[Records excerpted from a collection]
=======

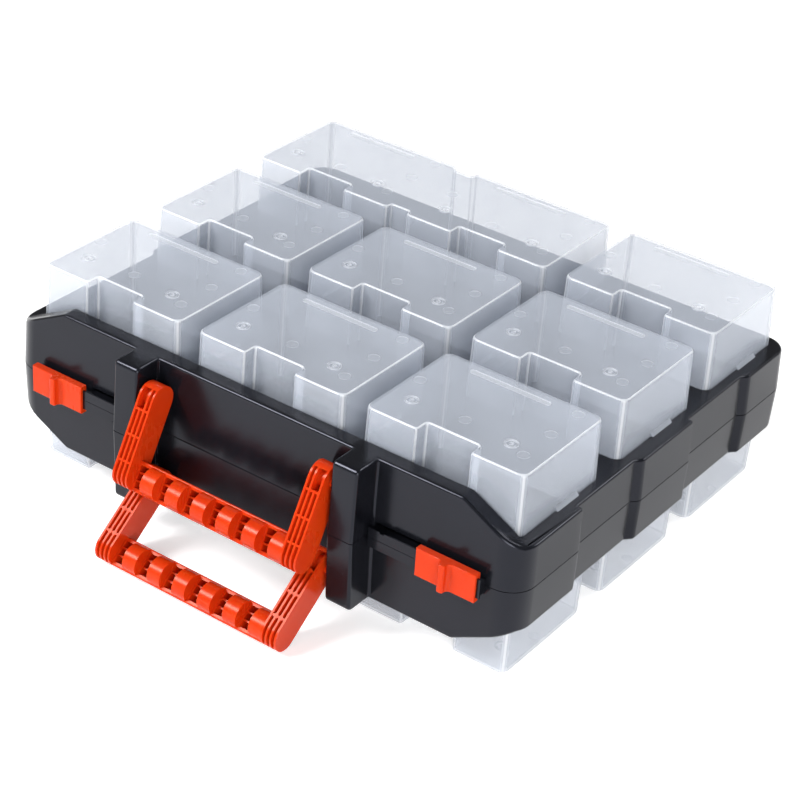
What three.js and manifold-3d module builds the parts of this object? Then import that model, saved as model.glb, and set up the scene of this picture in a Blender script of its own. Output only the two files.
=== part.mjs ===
// Double-sided organizer box: two identical half cases hinged at the back, with clear bins on both faces.
// Each half is drawn with the seam at height zero and its bins standing up from the seam.
// The lower half is the same half, turned half a turn about the front-to-back axis.
// Lengths are in millimetres. X runs to the right, Y to the back and Z up.
import * as THREE from 'three';
import { mergeVertices } from 'three/addons/utils/BufferGeometryUtils.js';
import Module from 'manifold-3d';

const wasm = await Module();
wasm.setup();

// Clearances and cuts
const fitGap = 0.3;
const overrun = 1;

// Case moulding
const caseWidth = 380;
const caseDepth = 310;
const deckHeight = 28.5;
const shellWall = 2.2;
const deckEdge = 2.6;
const frontCornerRadius = 17;
const rearCornerRadius = 15;
const seamGap = 0.3;
const shellSlope = 0.03;

// Recessed panels in the side walls, measured from the front
const recessDepth = 4;
const recessRamp = 4.8;
const frontRecessStart = 63.2;
const frontRecessLength = 66;
const rearRecessStart = 187.3;
const rearRecessLength = 69.5;

// Raised apron behind the handles
const apronHeight = 48.3;
const apronThickness = 13;
const apronFlatWidth = 295.6;
const apronSlopeRun = 38.2;

// Bins, measured at the closed end
const binReach = 68.2;
const binWidth = 109;
const binDepth = 82;
const binWall = 1.4;
const binSlope = 0.021;
const binCornerRadius = 6;
const binEdge = 1.6;
const columnPitch = 123.1;
const rowPitch = 103.5;
const frontMargin = 14.8;
const notchWidth = 35.4;
const notchDepth = 10;
const waistDepth = 5.3;
const waistCornerRadius = 4;
const rimWidth = 2;
const rimHeight = 2.9;
const sleeveGap = 0.5;
const sleeveWall = 1.6;

// Snap tabs and label slot of a bin
const tabLength = 22;
const tabOffset = 5;
const tabHeight = 2.2;
const tabReach = 1.5;
const labelLength = 55.5;
const labelWidth = 4;
const labelDepth = 0.5;
const labelOffset = 4;
const labelMargin = 9.7;

// Divider plate between the layers
const dividerThickness = 2;
const dividerClearance = 0.8;
const dividerCornerRadius = 16;

// Rear hinges
const hingeReach = 6.5;
const hingeOffset = 120;
const knuckleRadius = 5.5;
const knuckleWidth = 11.6;
const knuckleGap = 0.4;
const knuckleWebHeight = 9;
const tongueWidth = 12;
const tongueClearance = 0.6;
const pinRadius = 2;

// Handle pillars
const pillarInside = 72;
const pillarWidth = 18;
const pillarFoot = 19.1;
const pillarHead = 17.2;
const pillarEdge = 3.5;
const pillarWall = 2;

// Handles
const pivotForward = 10.8;
const pivotHeight = 29.6;
const armLength = 46.7;
const handleRadius = 9.6;
const armClearance = 3.1;
const armWidth = 11.2;
const armWall = 1.3;
const armWeb = 1.6;
const armRim = 1.8;
const armRimTurn = Math.PI / 4;
const crossRibWall = 1.4;
const crossRibStart = 8;
const crossRibPitch = 16;
const bossRadius = 5.5;
const stubRadius = 3.5;
const stubReach = 2;
const gripPlate = 2;
const gripShellRadius = 8.9;
const gripShellWall = 1.8;
const gripEndWall = 1.3;
const gripRibWall = 1.1;
const gripRibOffset = 2.6;
const floorGap = 0.5;
const upperHandleDrop = 62;

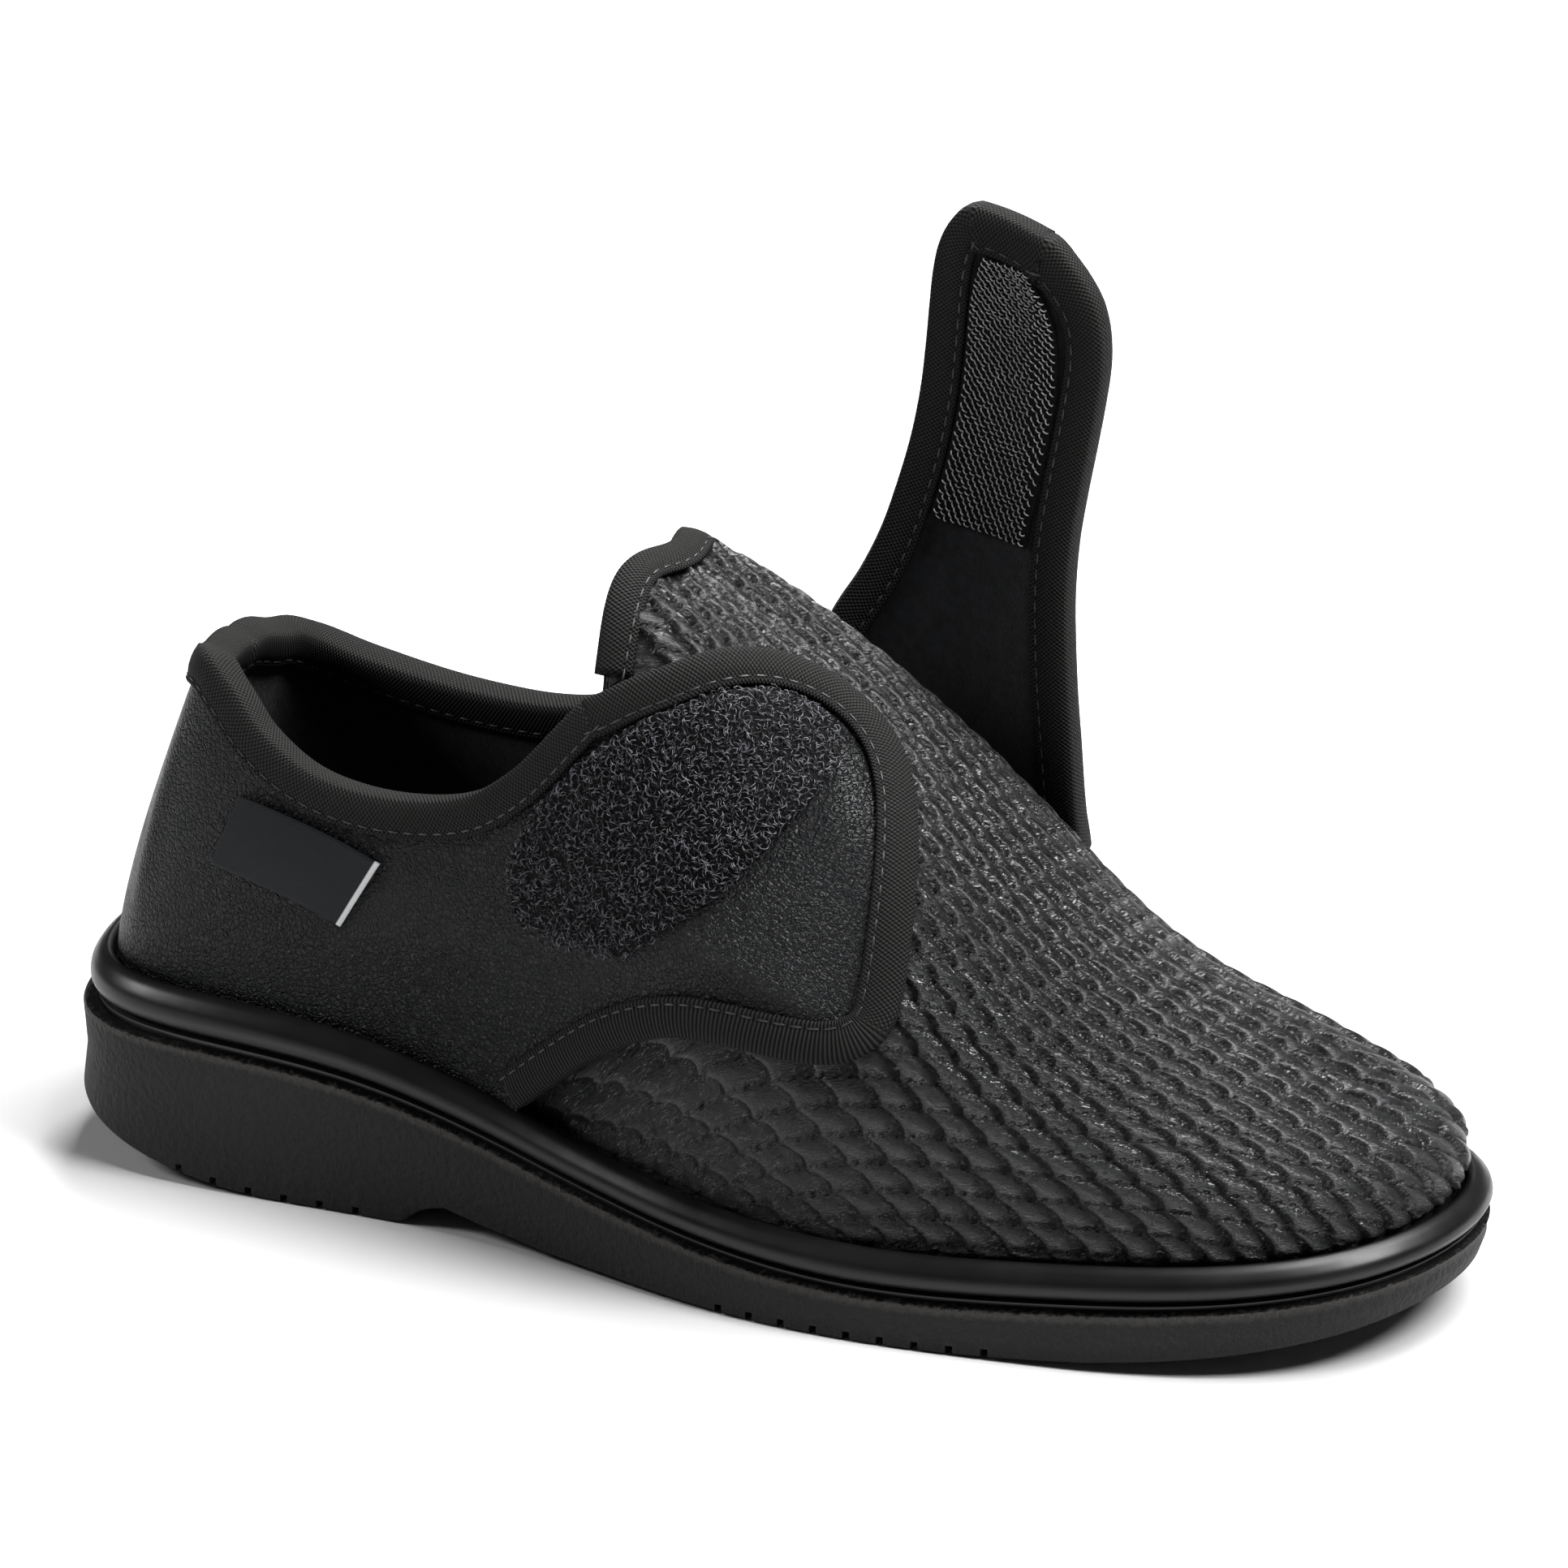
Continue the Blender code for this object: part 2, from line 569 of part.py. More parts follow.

=======

PROBLEM DESCRIPTION
For the data above, state how many lines contain "object"; the number is the whole answer.

SOLUTION TO THIS PROBLEM
2